Student at computer smiling

Before the Presentation

Intellectually – be prepared

  • Know your audience
  • Select a topic you like/are interested in and one of value to your audience
  • Organize your outline/notecards
  • Practice your speech multiple times – share it with others as a conversation
  • Do NOT practice in front of a mirror or videotape your speech. Practicing while standing in front of a mirror or videotaping a practice speech are not recommended as these tend to exacerbate our anxiety.
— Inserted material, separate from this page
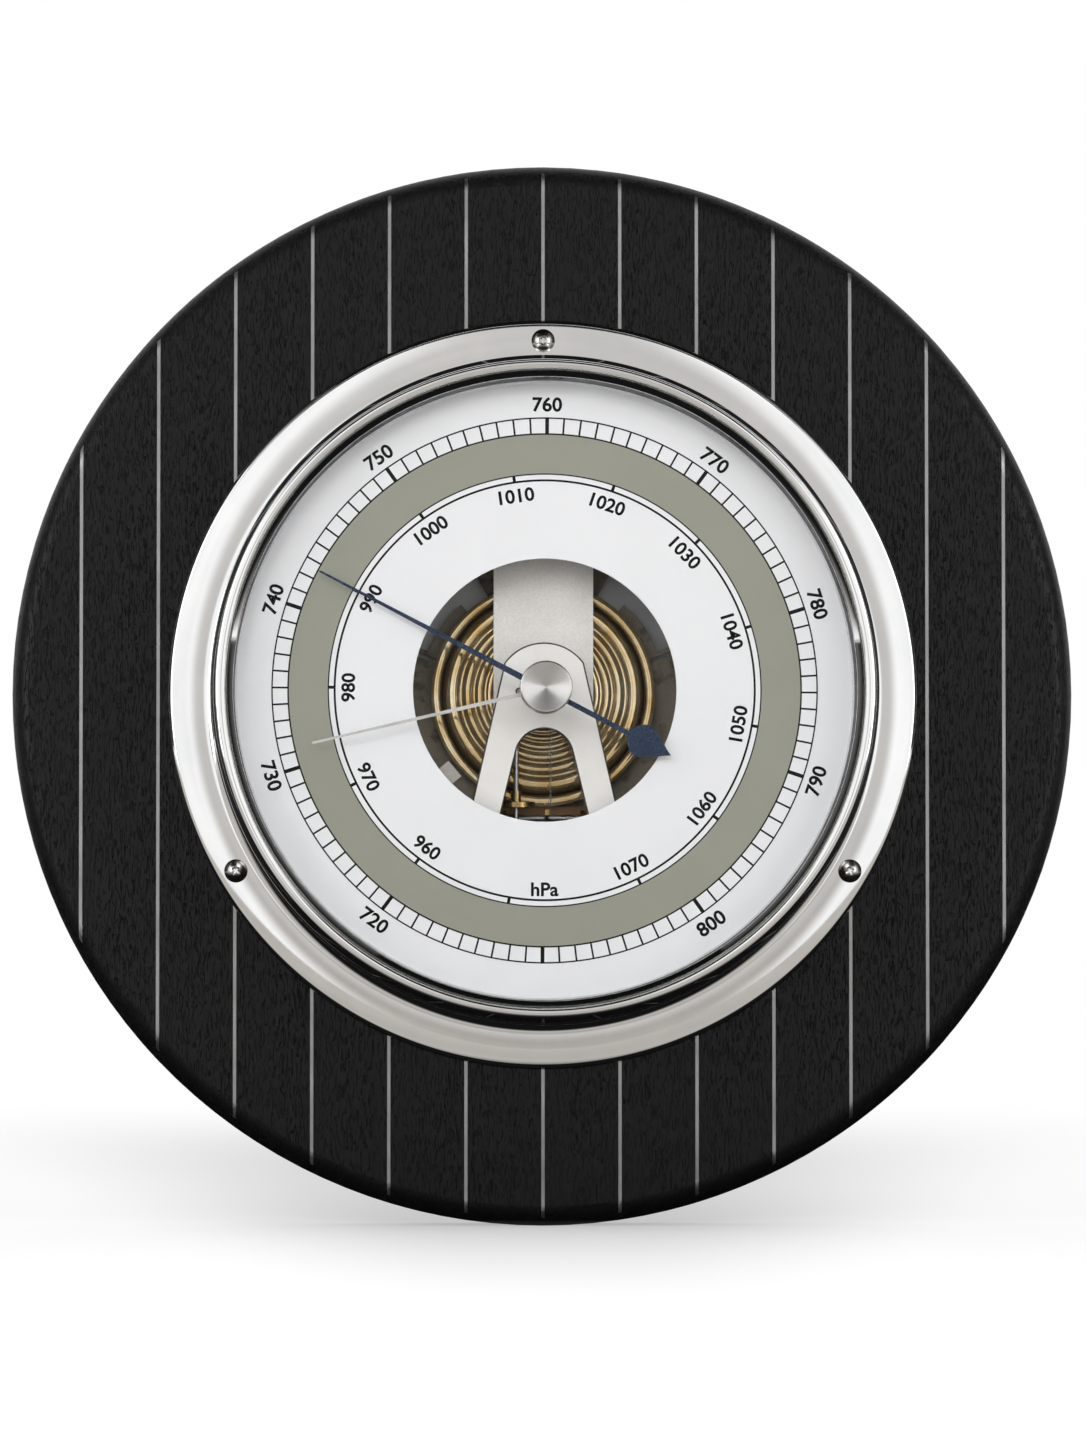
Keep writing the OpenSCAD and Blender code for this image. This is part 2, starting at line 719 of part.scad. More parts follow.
module pointer_arbor() color("#c3c4c5") upright() {
    disc(arbor_r, cock_z + cock_t + over, hand_z + 1.6);
    disc(pivot_r, cock_z, cock_z + cock_t + 2 * over);
}

module chain_drum() color("#b59a52") upright() {
    tube(drum_r, arbor_r + snug, chain_z - drum_h / 2, chain_z + drum_h / 2);
    tube(drum_r + 0.6, arbor_r + snug, chain_z + drum_h / 2, chain_z + drum_h / 2 + 0.3);
}

// Hands

module pointer_hub() color("#8f9397") upright() tube(hub_r, arbor_r + snug, hand_z - 1, hand_z + 1.4);

// Half width of the spade at a share s of its length: full shoulders and a long point
function spade_half(s) = spade_w / 2 * pow(sin(180 * pow(s, 0.62)), 1.15);

// Right side of the pointer, from behind its tip round the boss to the point of the spade
pointer_side = concat(
    [[0.2, pointer_l - 0.6]],
    arc([0, 0], boss_r, 76, -79),
    [[0.5, spade_y]],
    [for (i = [1:spade_steps - 1]) [spade_half(i / spade_steps), spade_y - i * spade_l / spade_steps]]
);

module pointer() color("#33405a") upright() rotate(-pointer_angle) difference() {
    translate([0, 0, hand_z]) linear_extrude(hand_t)
        polygon(concat([[0, pointer_l]], pointer_side, [[0, -tail_l]], mirrored(pointer_side)));
    disc(hub_r + snug, hand_z - over, hand_z + hand_t + over);
}

module set_hand() color("#dcdcd8") upright() rotate(-set_angle) difference() {
    translate([0, 0, set_hand_z]) linear_extrude(hand_t) {
        circle(2.4);
        polygon([[-0.42, 0], [0.42, 0], [0.22, set_hand_l], [-0.22, set_hand_l]]);
    }
    disc(spindle_r + snug, set_hand_z - over, set_hand_z + hand_t + over);
}

module set_hand_hub() color("#cfd0d1") upright()
    tube(2.4, spindle_r + snug, set_hand_z + hand_t, set_hub_top);

module friction_washer() color("#b9b18c") upright()
    tube(2.9, spindle_r + snug, set_hub_top, glass_z - 0.1);

module knob_spindle() color("#c3c4c5") upright() disc(spindle_r, set_hand_z - over, knob_z + spindle_top);

module knob() color("#d4d5d6") upright() difference() {
    rotate_extrude() polygon([
        [0, knob_z], [knob_d / 2 - knob_round, knob_z], [knob_d / 2, knob_z + knob_round],
        [knob_d / 2, knob_z + knob_h - knob_round], [knob_d / 2 - knob_round, knob_z + knob_h],
        [0, knob_z + knob_h - 0.25]
    ]);
    disc(spindle_r + snug, knob_z - over, knob_z + spindle_top);
}

module knob_washer() color("#e8e6dd") upright() tube(3.2, spindle_r + snug, glass_top + 0.1, knob_z);

module adjusting_screw() color("#b0a070") upright() translate([0, adjust_y, 0]) difference() {
    union() {
        disc(adjust_head_r, pan_top + air, pan_top + air + 2);
        disc(adjust_r, pan_top + air + 1, plate_top + 1.6);
    }
    bar(-adjust_head_r - 1, adjust_head_r + 1, -0.4, 0.4, pan_top, pan_top + air + 1);
}

board();
inlay_strips();
hanger_plate();
hanger_screws();
case_back();
case_shell();
flange_screws();
bezel_ring();
glass_gasket();
glass();
spacer_ring();
dial();
dial_sleeve();
base_plate();
base_posts();
base_screws();
limit_tab();
capsule_rear();
capsule_front();
capsule_stud();
capsule_nut();
capsule_post();
post_pin();
spring_bracket();
bracket_screws();
main_spring();
clamp_plate();
clamp_screws();
lever_block();
lever_rod();
balance_nut();
lever_link();
rocker_bracket();
rocker_rivets();
rocker_shaft();
chain_arm();
link_arm();
chain();
bridge();
bridge_pillars();
bridge_screws();
arbor_bush();
arbor_cock();
cock_pillars();
hairspring();
hairspring_stud();
hairspring_collet();
pointer_arbor();
chain_drum();
pointer_hub();
pointer();
set_hand();
set_hand_hub();
friction_washer();
knob_spindle();
knob();
knob_washer();
adjusting_screw();
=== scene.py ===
import json
import math

import bpy
from mathutils import Matrix, Vector


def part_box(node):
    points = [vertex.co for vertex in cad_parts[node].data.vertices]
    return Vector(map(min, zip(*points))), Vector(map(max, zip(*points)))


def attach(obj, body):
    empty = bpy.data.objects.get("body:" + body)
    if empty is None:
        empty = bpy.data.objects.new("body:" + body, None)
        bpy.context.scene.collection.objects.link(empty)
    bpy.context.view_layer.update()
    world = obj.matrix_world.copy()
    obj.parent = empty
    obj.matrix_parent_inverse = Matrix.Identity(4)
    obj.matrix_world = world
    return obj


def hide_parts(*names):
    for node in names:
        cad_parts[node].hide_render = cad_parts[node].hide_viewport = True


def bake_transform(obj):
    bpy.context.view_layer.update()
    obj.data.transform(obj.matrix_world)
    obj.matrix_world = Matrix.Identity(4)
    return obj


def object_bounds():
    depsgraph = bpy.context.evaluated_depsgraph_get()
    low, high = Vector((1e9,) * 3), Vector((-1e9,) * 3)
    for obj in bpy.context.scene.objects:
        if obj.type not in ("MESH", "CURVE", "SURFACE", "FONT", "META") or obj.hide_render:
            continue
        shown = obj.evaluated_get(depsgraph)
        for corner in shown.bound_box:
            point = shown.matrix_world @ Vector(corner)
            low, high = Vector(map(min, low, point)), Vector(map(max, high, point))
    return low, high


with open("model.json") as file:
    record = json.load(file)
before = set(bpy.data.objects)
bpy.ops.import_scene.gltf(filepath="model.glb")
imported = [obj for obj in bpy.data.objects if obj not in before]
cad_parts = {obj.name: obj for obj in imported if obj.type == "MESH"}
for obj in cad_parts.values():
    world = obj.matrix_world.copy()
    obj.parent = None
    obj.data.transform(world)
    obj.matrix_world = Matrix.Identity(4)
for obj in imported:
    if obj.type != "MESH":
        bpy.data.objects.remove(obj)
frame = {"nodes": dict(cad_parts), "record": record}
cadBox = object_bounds()
cadNodes = frame["nodes"]
mm = 0.001
weld = 0.002 * mm  # vertices nearer than this are one
smoothUnder = math.radians(30)  # edges flatter than this are shaded smooth
print("frame loaded:", len(cadNodes), "nodes")


# small helpers

def linear(hexColour):
    values = [int(hexColour[i:i + 2], 16) / 255 for i in (1, 3, 5)]
    return [v / 12.92 if v <= 0.04045 else ((v + 0.055) / 1.055) ** 2.4 for v in values] + [1]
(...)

As our own worst critics we may focus on small areas of improvement and miss the strengths of the “big picture.” If you are interested in recording practice presentations, external feedback is recommended.

Mentally / emotionally – envision success

  • Employ positive thinking/self-help talk/visualize success
  • Write down 3 things you know you can and will do well

Physically – maintain

  • Get a good night sleep – at least 8 hours
  • Reduce stress
    • Exercise – run, swim, take a fitness class
    • Chill – meditate, yoga, take a bath, listen to music
    • Express – write in a journal, speak with someone, paint, compose music
  • Eat  – have something basic in your stomach: toast, fruit, crackers, yogurt, pb&j

During the Presentation

Intellectually – be ready

  • Have your materials ready – have a good outline/notecards
  • Know that speech anxiety is normal and natural and you can manage it

Mentally / emotionally – maximize the opportunity / energy

  • DO
    • Maximize your nervous energy and utilize it as enthusiasm
    • Have a conversation with your audience
    • Embrace the opportunity for successful connection
    • Know that the audience wants you to succeed
    • If you are going to “what if . . . ,” then consider “what if I am . . . brilliant”
  • DO NOT
    • Memorize your presentation
    • Read your speech verbatim
    • Let your nervousness win
    • Visualize failure

Physically – manage the nervousness

  • Be ready to manage the nervousness – rested, fed, and with low stress level
  • Allow nervous energy a harmless way to escape – tap foot, use natural gestures, move
  • Breathe during speech and practice deep breathing/meditation right before – visualize success

Two female students relaxing in hammocks

After the Presentation

Intellectually – assess the accomplishment

  • Be proud of yourself – the fear did not win
  • Take stock of what went well – identify at least 2 specific accomplishments
  • Acknowledge areas for improvement and focus on 2 for next speech
  • Understand it is normal if you forgot some or all of what you said
  • Consider: what will you do differently when preparing for the next speech?

Mentally / emotionally – be happy / relieved

  • Listen to and Accept compliments
  • Be proud of yourself – delivering a presentation is quite an accomplishment
  • Do not highlight “mistakes” and focus on weaknesses
  • Consider: what are you most proud of? What do you want to improve for next time?

Physically – relax / unwind

  • Breathe and allow your heart rate to slow down
  • Know that some nervous energy is still present and you may have trembling hands and feel hot
  • Maintain – make sure to eat, de-stress, and sleep
  • Treat yourself – watch a movie, go to dinner, hit the gym – you delivered a speech and that is a pretty big deal, well done!